The full Corporate Governance is only available in Danish. However, please find an English resume below.
The Board of Directors
The Board of Directors in Flügger normally comprises four members elected at the annual shareholders’ meeting and two employee board members. The members elected at the annual shareholders’ meeting are elected for one year at a time with the possibility of re-election. Efforts are taken to ensure that the composition reflects diversity, that relevant skills are represented, and that two or three of the members elected on the annual shareholders’ meeting are independent. One member represents the main shareholder.
The employee Board members are elected for a period of four years. Remuneration of the Board is suggested by the main shareholder on the annual shareholders’ meeting and should be approved by the annual shareholders’ meeting. Share options and incentive programs are not a part on the remuneration of the Board.
As part of a company's disclosure obligations, NASDAQ OMX Copenhagen has decided that Danish companies admitted to trading on the stock exchange should provide an account of how they address "Recommendations for Corporate Governance" prepared by the Corporate Governance Committee.
The Board of Directors at Flügger has considered these Recommendations for Corporate Governance and registered that Flügger follows the recommendations, except on the following points:
- The Board has not approved an emergency plan related to takeover bids – as such inquiries are directed to the main shareholder.
- An age limit for Board members has not been established.

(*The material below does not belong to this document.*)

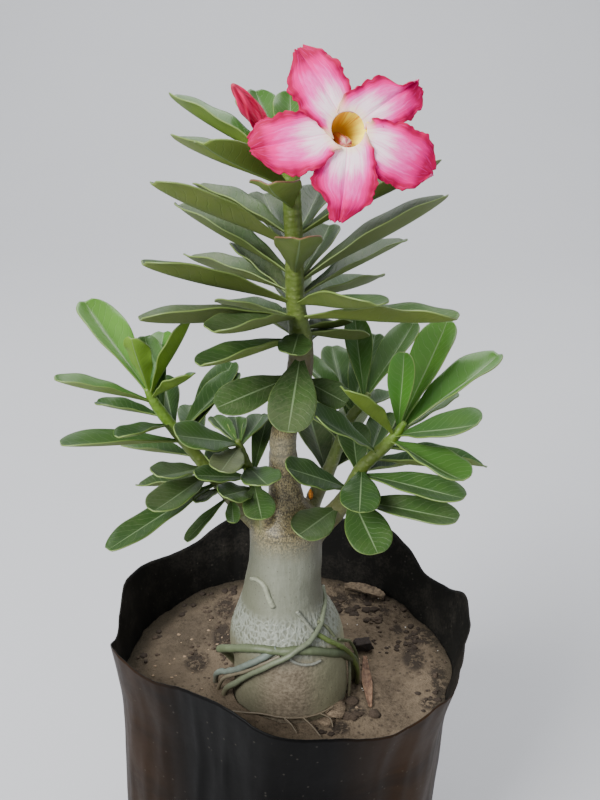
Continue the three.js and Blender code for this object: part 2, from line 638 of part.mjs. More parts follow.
// Solids of the plant, cut and joined where it grew as one
const stems = [MAIN_STEM, LEFT_STEM, RIGHT_STEM, FRONT_STEM, BACK_STEM]
const stubs = stems.map((stem) => stemTube(stem, stem.path[0][0], stem.joint, 3))
const roots = ROOTS.map((root) => rootTube(root))
const caudex = joined([caudexSkin(), ...stubs, ...roots, rootTube(SCAR)])
const plantHole = joined([caudexSkin(GAP + 0.1), ...ROOTS.map((root) => rootTube(root, GAP + 0.1))])
const soil = solid(soilBlock()).subtract(plantHole)

const flowerFoot = flowerPoint(0, 0, -TUBE_LENGTH - GAP)
const budAxis = vector(BUD_TIP).sub(vector(BUD_FOOT)).normalize()
const budFoot = vector(BUD_FOOT).addScaledVector(budAxis, -GAP)
const stemTop = stemPoint(MAIN_STEM, 338)
const mainShoot = joined([
  ...leafyShoot(MAIN_STEM),
  stalk(stemTop, flowerFoot, forward, 3.3),
  stalk(stemTop, budFoot, budAxis, 2.9),
  ...sepals(flowerFoot, forward, 3.3, 6),
  ...sepals(budFoot, budAxis, 2.9, 5),
])

const group = new THREE.Group()

function addPiece(name, geometry, [colour, roughness]) {
  const material = new THREE.MeshStandardMaterial({ color: colour, roughness, metalness: 0 })
  const mesh = new THREE.Mesh(geometry, material)
  mesh.name = name
  group.add(mesh)
}

addPiece('grow_bag', growBag(), FINISH.film)
addPiece('soil', geometryOf(soil), FINISH.soil)
addPiece('caudex_and_trunk', geometryOf(caudex), FINISH.bark)
addPiece('main_leafy_stem', geometryOf(mainShoot), FINISH.leaf)
addPiece('left_leafy_shoot', geometryOf(joined(leafyShoot(LEFT_STEM))), FINISH.leaf)
addPiece('right_leafy_shoot', geometryOf(joined(leafyShoot(RIGHT_STEM))), FINISH.leaf)
addPiece('front_leafy_shoot', geometryOf(joined(leafyShoot(FRONT_STEM))), FINISH.leaf)
addPiece('back_leafy_shoot', geometryOf(joined(leafyShoot(BACK_STEM))), FINISH.leaf)
addPiece('flower_corolla', geometryOf(joined(corolla())), FINISH.petal)
addPiece('flower_anthers', antherCone(), FINISH.anther)
addPiece('flower_bud', budSpindle(), FINISH.bud)
addPiece('dry_leaf_front', lyingLeaf(
  [[31.6, 8, 0.8], [31.4, -1, 1.6], [31.4, -9, 2.2], [31.6, -17, 1.6], [31.8, -25, 0.6]], 0.5), FINISH.dryLeaf)
addPiece('dry_leaf_rear', lyingLeaf(
  [[24.5, 55.5, 1.2], [29.5, 55.5, 2.6], [34.2, 54, 3.2], [38.8, 51, 3], [42.5, 47, 1.4]], 3), FINISH.dryLeaf)
addPiece('bark_chip', barkChip(), FINISH.chip)

export default group
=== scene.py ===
# Desert rose in a black nursery bag: the finished look of each piece.
# Sizes are millimetres in the plant's own frame, made metres where a mesh is built.
import functools
import random
from math import atan2, cos, exp, hypot, pi, radians, sin, sqrt

import bpy
from mathutils import Matrix, Vector, noise


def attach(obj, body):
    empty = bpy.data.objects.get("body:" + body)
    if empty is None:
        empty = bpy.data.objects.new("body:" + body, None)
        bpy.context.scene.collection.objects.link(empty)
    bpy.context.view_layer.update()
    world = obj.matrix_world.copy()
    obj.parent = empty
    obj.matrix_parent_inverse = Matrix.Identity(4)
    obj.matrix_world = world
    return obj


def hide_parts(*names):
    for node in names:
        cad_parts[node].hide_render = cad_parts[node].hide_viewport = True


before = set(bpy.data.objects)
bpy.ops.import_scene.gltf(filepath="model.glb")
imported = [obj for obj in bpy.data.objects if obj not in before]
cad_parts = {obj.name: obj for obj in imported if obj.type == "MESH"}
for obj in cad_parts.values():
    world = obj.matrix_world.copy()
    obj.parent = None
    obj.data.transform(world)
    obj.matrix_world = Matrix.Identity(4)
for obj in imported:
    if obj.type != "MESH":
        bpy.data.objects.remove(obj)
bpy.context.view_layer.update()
MM = 0.001

# Camera and ground
CAMERA_PLACE = (3, -343, 407.5)
CAMERA_PITCH = 25
CAMERA_LENS = 45
CAMERA_SENSOR = 36

# Bag and soil
BAG_HEIGHT = 145
BAG_FILM = 0.5
BAG_LEAN = -7
SOIL_LEVEL = 120
SOIL_FALL = 1.6
SOIL_GAP = 0.4
HOLE_GAP = 0.35
RIM = [
    (-180, 75, 137), (-168, 76, 145), (-157, 75, 151), (-141, 69, 150.5),
    (-125, 66, 154), (-110, 68, 155), (-96, 74, 151.5), (-78, 73, 147.5),
    (-57, 72.5, 140.5), (-43, 75.5, 145), (-34, 74.5, 142), (-12, 72, 144.5),
    (1, 75, 144), (8, 75, 150), (22, 74.5, 142), (35, 74, 140),
    (44, 74.5, 147.5), (54, 74.5, 153.5), (75, 74.5, 151.5), (100, 75, 155),
    (114, 75, 153.5), (128, 75, 146), (140, 75, 146), (156, 75.5, 150.5),
    (167, 75, 151.5), (174, 75, 143.5),
]
BAG_WALL = [
    (0, 0.8), (0.02, 0.86), (0.06, 0.905), (0.16, 0.925), (0.45, 0.93),
    (0.8, 0.94), (0.9, 0.965), (1, 1),
]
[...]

- The Board has chosen not to establish counsels and commissions, as these are being taken care of by the entire Board.
- Remuneration for the Board and executives is stated in a note in the annual accounts, but not on individual level.
The company is managed by Chief Executive Officer (CEO) in cooperation with the main shareholder, who has chosen to remain a part of the Executive Management in order to secure the continuity and the company DNA.
CEO receives a fixed salary and bonus – which cannot constitute more than
30 % of the entire remuneration. Bonus is dependent on the development in the groups top and bottom line, i.e. net turnover and operating profit EBIT.
The remuneration of the CEO is suggested by the Chairman of the Board after consultations with the main shareholder, who only receives a fixed salary.
The total remuneration of the executive is stated in a note in the annual account.
We require the best employees, independent of ethnicity, nationality and age.
The Board includes two employee Board members and four members elected at the annual shareholder’s meeting. Among them one has been nominated by the main shareholder. The Board comprises four men and two women and therefore complies with the demand for gender equality. At the next management level - including executives, shop managers and other management levels - men constitute 52% and women 48 %, and therefore also comply with the demand for gender equality.